* [Given exercise] Write out the complete material exactly as it stands.

-.-.-

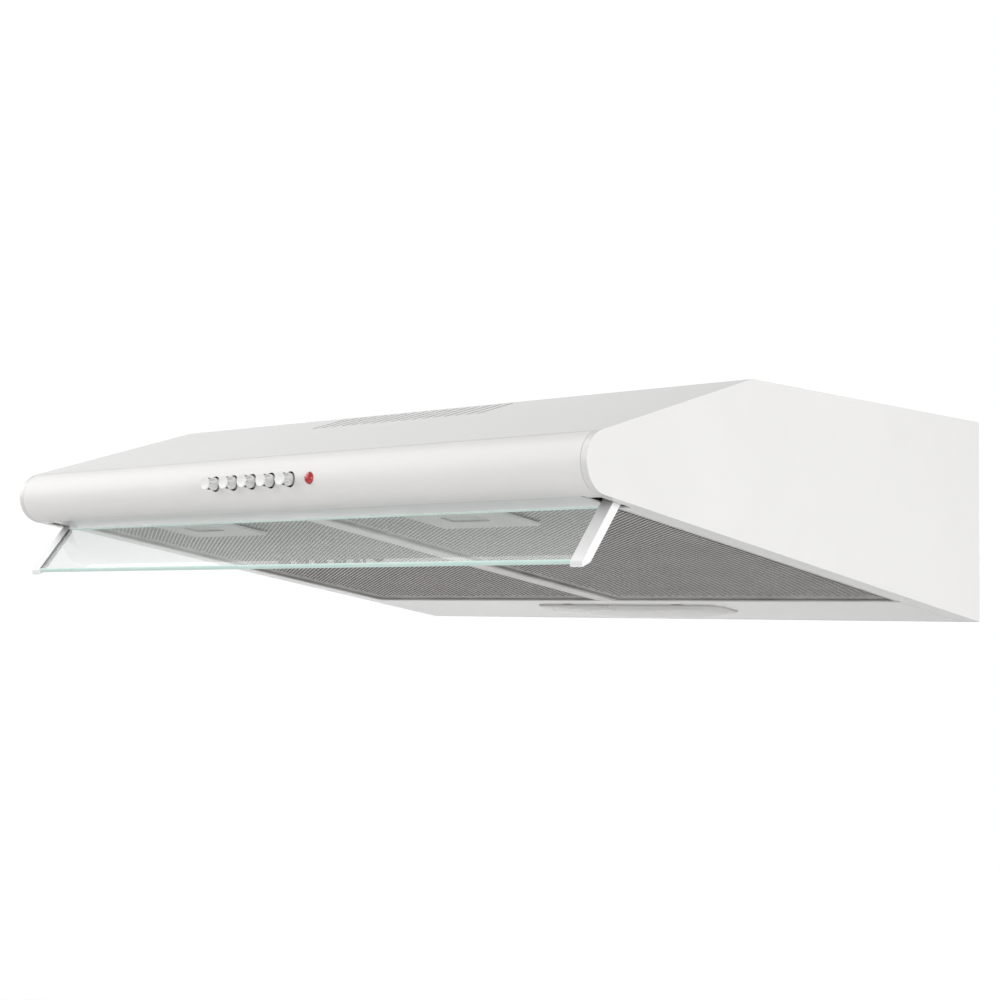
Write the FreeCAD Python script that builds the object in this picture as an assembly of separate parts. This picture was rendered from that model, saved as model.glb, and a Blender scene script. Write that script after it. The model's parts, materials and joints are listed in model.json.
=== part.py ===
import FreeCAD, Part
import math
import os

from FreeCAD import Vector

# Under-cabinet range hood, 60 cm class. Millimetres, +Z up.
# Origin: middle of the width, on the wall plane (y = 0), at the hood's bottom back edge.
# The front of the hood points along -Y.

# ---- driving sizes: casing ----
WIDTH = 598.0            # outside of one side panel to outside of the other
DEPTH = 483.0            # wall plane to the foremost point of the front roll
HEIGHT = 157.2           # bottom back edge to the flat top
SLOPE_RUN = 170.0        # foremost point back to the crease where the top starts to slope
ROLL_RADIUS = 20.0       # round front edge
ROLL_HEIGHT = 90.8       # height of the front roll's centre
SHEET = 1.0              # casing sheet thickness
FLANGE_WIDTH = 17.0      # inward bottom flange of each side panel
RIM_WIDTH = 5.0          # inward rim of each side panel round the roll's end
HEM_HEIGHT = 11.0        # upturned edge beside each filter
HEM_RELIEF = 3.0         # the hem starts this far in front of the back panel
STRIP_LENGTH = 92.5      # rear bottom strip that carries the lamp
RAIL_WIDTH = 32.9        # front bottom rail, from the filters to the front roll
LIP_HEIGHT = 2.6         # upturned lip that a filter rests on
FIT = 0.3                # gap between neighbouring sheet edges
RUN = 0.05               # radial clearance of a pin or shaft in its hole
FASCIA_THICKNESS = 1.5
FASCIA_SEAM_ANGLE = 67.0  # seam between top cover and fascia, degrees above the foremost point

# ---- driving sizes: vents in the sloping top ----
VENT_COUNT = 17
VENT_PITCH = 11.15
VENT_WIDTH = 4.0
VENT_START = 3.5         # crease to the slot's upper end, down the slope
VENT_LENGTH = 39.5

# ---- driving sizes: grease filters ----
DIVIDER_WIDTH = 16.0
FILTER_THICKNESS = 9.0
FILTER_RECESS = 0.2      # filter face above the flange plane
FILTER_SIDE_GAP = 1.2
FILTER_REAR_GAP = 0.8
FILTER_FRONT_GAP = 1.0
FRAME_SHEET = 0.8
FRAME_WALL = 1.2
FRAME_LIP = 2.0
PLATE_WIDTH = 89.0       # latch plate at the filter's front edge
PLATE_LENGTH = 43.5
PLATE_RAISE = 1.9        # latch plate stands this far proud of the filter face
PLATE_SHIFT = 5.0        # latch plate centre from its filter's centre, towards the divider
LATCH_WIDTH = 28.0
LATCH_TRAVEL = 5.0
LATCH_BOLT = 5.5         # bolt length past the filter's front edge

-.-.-

* [Exercise result]
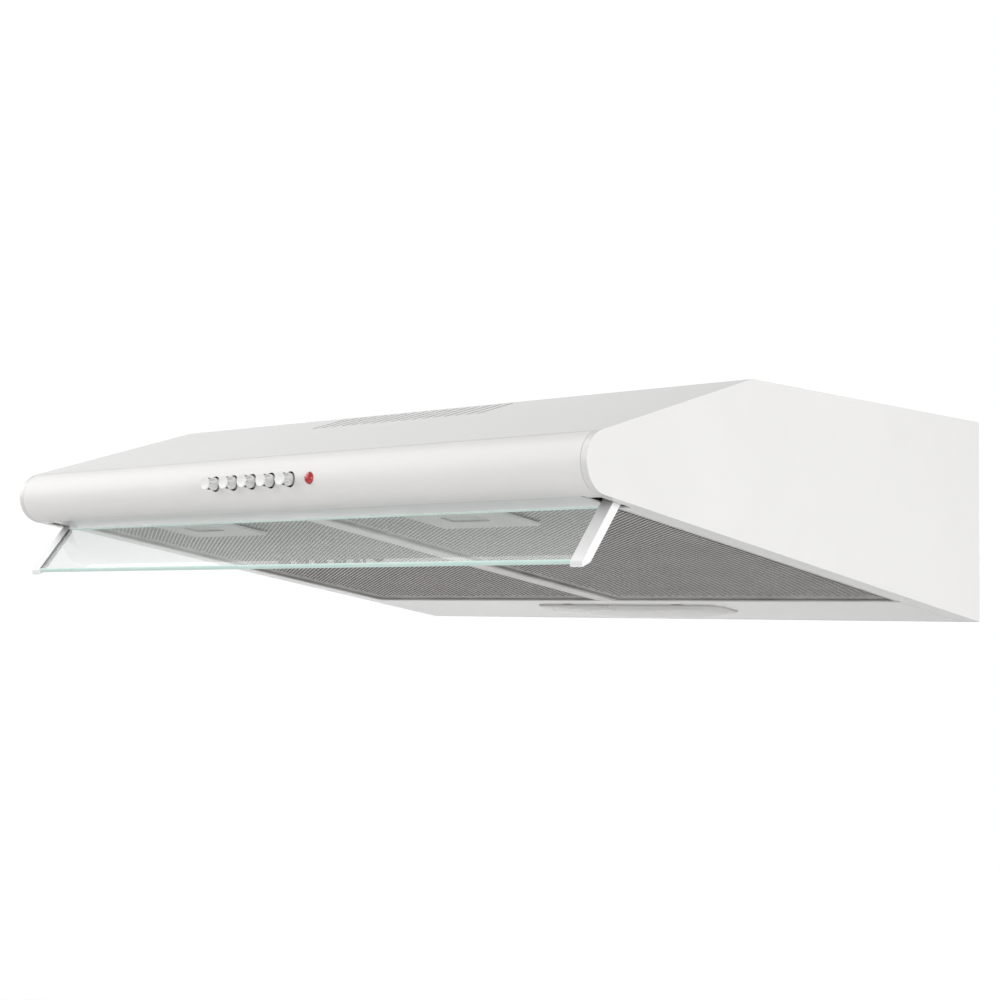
Write the FreeCAD Python script that builds the object in this picture as an assembly of separate parts. This picture was rendered from that model, saved as model.glb, and a Blender scene script. Write that script after it. The model's parts, materials and joints are listed in model.json.
=== part.py ===
import FreeCAD, Part
import math
import os

from FreeCAD import Vector

# Under-cabinet range hood, 60 cm class. Millimetres, +Z up.
# Origin: middle of the width, on the wall plane (y = 0), at the hood's bottom back edge.
# The front of the hood points along -Y.

# ---- driving sizes: casing ----
WIDTH = 598.0            # outside of one side panel to outside of the other
DEPTH = 483.0            # wall plane to the foremost point of the front roll
HEIGHT = 157.2           # bottom back edge to the flat top
SLOPE_RUN = 170.0        # foremost point back to the crease where the top starts to slope
ROLL_RADIUS = 20.0       # round front edge
ROLL_HEIGHT = 90.8       # height of the front roll's centre
SHEET = 1.0              # casing sheet thickness
FLANGE_WIDTH = 17.0      # inward bottom flange of each side panel
RIM_WIDTH = 5.0          # inward rim of each side panel round the roll's end
HEM_HEIGHT = 11.0        # upturned edge beside each filter
HEM_RELIEF = 3.0         # the hem starts this far in front of the back panel
STRIP_LENGTH = 92.5      # rear bottom strip that carries the lamp
RAIL_WIDTH = 32.9        # front bottom rail, from the filters to the front roll
LIP_HEIGHT = 2.6         # upturned lip that a filter rests on
FIT = 0.3                # gap between neighbouring sheet edges
RUN = 0.05               # radial clearance of a pin or shaft in its hole
FASCIA_THICKNESS = 1.5
FASCIA_SEAM_ANGLE = 67.0  # seam between top cover and fascia, degrees above the foremost point

# ---- driving sizes: vents in the sloping top ----
VENT_COUNT = 17
VENT_PITCH = 11.15
VENT_WIDTH = 4.0
VENT_START = 3.5         # crease to the slot's upper end, down the slope
VENT_LENGTH = 39.5

# ---- driving sizes: grease filters ----
DIVIDER_WIDTH = 16.0
FILTER_THICKNESS = 9.0
FILTER_RECESS = 0.2      # filter face above the flange plane
FILTER_SIDE_GAP = 1.2
FILTER_REAR_GAP = 0.8
FILTER_FRONT_GAP = 1.0
FRAME_SHEET = 0.8
FRAME_WALL = 1.2
FRAME_LIP = 2.0
PLATE_WIDTH = 89.0       # latch plate at the filter's front edge
PLATE_LENGTH = 43.5
PLATE_RAISE = 1.9        # latch plate stands this far proud of the filter face
PLATE_SHIFT = 5.0        # latch plate centre from its filter's centre, towards the divider
LATCH_WIDTH = 28.0
LATCH_TRAVEL = 5.0
LATCH_BOLT = 5.5         # bolt length past the filter's front edge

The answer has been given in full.